Agreed. I'll contact the original artist and ask if he wouldn't mind making the modification, I think having a figure is very useful for people seeing this for the first time. Meekohi 14:05, 12 December 2005 (UTC)

changed to undirected graph, thank you for contacting me Meekohi. The source of this image is my Ph.D. thesis on web crawling: (Carlos Castillo: "Efficient Web Crawling". PhD Thesis. Universidad de Chile, 2004.) ChaTo 17:15, 12 December 2005 (UTC)

[edit] Ah, Lun Li, Lun Li...

There are no such thing as "SF vs HOT story". HOT model just has more dimensions. SF reflects connectivity only, while HOT also involves bandwidth. I may introduce, say, GEO model (and I do) which also involves RTT times. There will be a picture quite different both from SF and HOT but there will never be any "GEO vs HOT" or "GEO vs SF story". Further, regarding the core hubs debate, here is an AS graph from CAIDA: http://www.caida.org/analysis/topology/as_core_network/pics/ascoreApr2005.png The core looks like a core formed by hubs, not something like "low-degree core routers" like in Li et al HOTnet model. Authors don't address this issue and limit scope of their critics to router-level topology, which is much more subjected to geographical and technical limitations. So, Li et al are too selective in their critics. Also, they sometimes oppose their own claims (e.g. "...a vulnerability that has presumably been overlooked by networking engineers", p.11) etc etc Till this moment, nobody did blow up top 5% internet routers to test whether the Internet will survive that. So, Li et al argument on "legendary... high resilience" (p. 13) is also questionable. Given that level of inaccuracy, that theory better be read with caution (Victor Grishchenko 11 Mar 2006)

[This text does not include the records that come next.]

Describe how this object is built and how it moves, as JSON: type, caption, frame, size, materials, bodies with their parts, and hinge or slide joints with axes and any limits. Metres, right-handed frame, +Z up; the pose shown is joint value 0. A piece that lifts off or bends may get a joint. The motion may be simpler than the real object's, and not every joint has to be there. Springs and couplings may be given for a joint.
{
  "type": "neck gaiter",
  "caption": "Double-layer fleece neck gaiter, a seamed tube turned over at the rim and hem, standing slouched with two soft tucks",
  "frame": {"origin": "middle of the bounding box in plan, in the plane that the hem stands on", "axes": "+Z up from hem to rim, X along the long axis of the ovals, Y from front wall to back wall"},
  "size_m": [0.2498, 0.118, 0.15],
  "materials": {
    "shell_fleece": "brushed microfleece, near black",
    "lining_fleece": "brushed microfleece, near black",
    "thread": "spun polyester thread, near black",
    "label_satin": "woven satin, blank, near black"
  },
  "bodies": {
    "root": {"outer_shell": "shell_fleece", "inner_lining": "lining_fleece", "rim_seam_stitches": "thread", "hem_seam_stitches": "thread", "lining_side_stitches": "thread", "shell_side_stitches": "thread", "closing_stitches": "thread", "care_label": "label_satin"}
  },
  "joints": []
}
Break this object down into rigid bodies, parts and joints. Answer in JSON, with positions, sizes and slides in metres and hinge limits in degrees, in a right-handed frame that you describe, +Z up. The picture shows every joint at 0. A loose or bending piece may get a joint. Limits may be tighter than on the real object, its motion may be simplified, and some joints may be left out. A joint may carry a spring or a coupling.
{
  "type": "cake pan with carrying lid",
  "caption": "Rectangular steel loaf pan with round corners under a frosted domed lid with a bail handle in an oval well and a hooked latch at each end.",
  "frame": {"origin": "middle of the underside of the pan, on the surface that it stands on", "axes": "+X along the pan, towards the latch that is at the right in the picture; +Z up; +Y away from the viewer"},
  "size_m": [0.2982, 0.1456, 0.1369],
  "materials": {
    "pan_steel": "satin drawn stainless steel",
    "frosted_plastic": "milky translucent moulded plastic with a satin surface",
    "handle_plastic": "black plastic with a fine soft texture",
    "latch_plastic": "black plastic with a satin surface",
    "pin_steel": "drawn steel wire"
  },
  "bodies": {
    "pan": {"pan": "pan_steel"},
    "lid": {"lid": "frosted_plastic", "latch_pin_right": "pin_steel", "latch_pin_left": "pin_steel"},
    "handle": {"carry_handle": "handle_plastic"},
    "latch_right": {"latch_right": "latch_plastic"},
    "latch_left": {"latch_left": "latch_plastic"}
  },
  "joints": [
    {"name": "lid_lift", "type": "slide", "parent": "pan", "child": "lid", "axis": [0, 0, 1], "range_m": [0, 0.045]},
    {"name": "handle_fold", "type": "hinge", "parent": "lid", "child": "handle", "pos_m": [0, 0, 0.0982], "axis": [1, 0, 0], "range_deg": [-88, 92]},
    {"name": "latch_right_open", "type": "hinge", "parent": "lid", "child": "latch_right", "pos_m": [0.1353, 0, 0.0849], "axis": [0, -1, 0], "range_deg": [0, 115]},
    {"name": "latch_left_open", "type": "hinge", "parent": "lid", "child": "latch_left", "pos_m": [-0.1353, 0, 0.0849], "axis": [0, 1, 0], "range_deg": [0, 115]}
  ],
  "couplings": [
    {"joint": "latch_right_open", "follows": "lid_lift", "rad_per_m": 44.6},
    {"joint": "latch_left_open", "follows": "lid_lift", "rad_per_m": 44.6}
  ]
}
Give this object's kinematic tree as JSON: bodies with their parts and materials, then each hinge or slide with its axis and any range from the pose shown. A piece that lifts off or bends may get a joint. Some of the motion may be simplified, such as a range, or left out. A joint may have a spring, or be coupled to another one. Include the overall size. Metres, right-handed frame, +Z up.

I don't think this article intends to say anything about how that paper relates to router topology. The HOT model's Graph just hapens to be a graph with very low s(g). My main point is just that regardless of whether you or Li are correct about the real nature of the Internet's topology, graphs with low-degee cores always have low s(g), and graphs with high degree cores have high s(g), because it's built into the definition. Meekohi 00:46, 13 March 2006 (UTC)

1) let G be a router graph with a high-degree core (S(G) close to 1.0) 2) let insert intermediary router ("relay") between every two adjacent hubs 3) Result: packet flows remained nearly the same, but S(G) is very low. Am I correct?

Yeah I see your point. Since s(g) is just the sum of all neighboring degrees, the way to maximize it is to have the highest degree nodes connected to each other, and the way to minimize it is to have high degree nodes connected only to low degree nodes. I think one big problem is that defining the "core" of the network is hard to do, and depending on how you visualize the graph it can be misleading. The way I am thinking of the graph you've descibed, I would say the intermediary routers are part of the core... so I wouldn't describe it as having a high-degree hub core either, but by making sure the high-degree hubs don't connect directly, you effectively lower the s(g) value. I might rewrite the article some this afternoon if it seems too misleading. Meekohi 14:13, 13 March 2006 (UTC)

Just put more emphasis on degree distribution. At least, it is something most authors are agree on. S(g) is just one of the theories. Me personally is a supporter of the skeleton approach by Kahng et al http://phya.snu.ac.kr/~kahng/paper1.html (I may add a respective paragraph to the article). Also, there are some other theories. (Victor Grishchenko 13 Mar 2006)

Well, I'm still in support of using S(g) as the formal definition. It's a lot better than "any graph with a power-law degree distribution". S(g) at least says something about the network structure, even if it doesn't apply well directly to router throughput. Nobody else has really put forth a meaningful formal definition as far as I know. Meekohi 04:26, 14 March 2006 (UTC)

[edit] History

Probably silly question, but if "This model was originally discovered by Derek de Solla Price in 1965 under the term cumulative advantage", how was it "further developed by Herbet Simon in the 1950s"? Mmt 03:12, 5 April 2006 (UTC)

Sounds like a pretty good question to me actually. Does anyone have a source for this Herbert Simon? I've never heard of him before. Meekohi 03:26, 5 April 2006 (UTC)

Part of the problem was a typo. Should have been Herbert Simon, but the dates still make no sense so I took that part out of the article for now. Meekohi 03:30, 5 April 2006 (UTC)

[edit] Identical degree distribution

Now define where s_max is the maximum value of s(h) for h in the set of all graphs with an identical degree distribution to g.

I was wondering. What is an identical degree distribution? Is the amount of vertices of a certain degree exactly the same across these identical distributions? Or is the power-law exponent exactly the same? Or are they all power-law distributions or Poisson distributions? Andy 10:53, 6 October 2006 (UTC)

[edit] Derek de Solla Price did not "Discover" Cumulative Advantage

In the entry for Derek J. de Solla Price, it says that his contribution was "his interpretation of Herbert Simon's theory on cumulative advantage processes, or Robert K. Merton's Matthew effect, respectively (Price 1976)." So shouldn't Simon or Merton be credited with the discovery? --Nick 17:05, 1 December 2006 (UTC)

Sounds reasonable to me, but someone should track down a source for this before making a final statement about it probably. Meekohi 04:49, 3 December 2006 (UTC)

[edit] Population

A scale-free network should has a large population.

A real-world network always obtain a large number of individuals.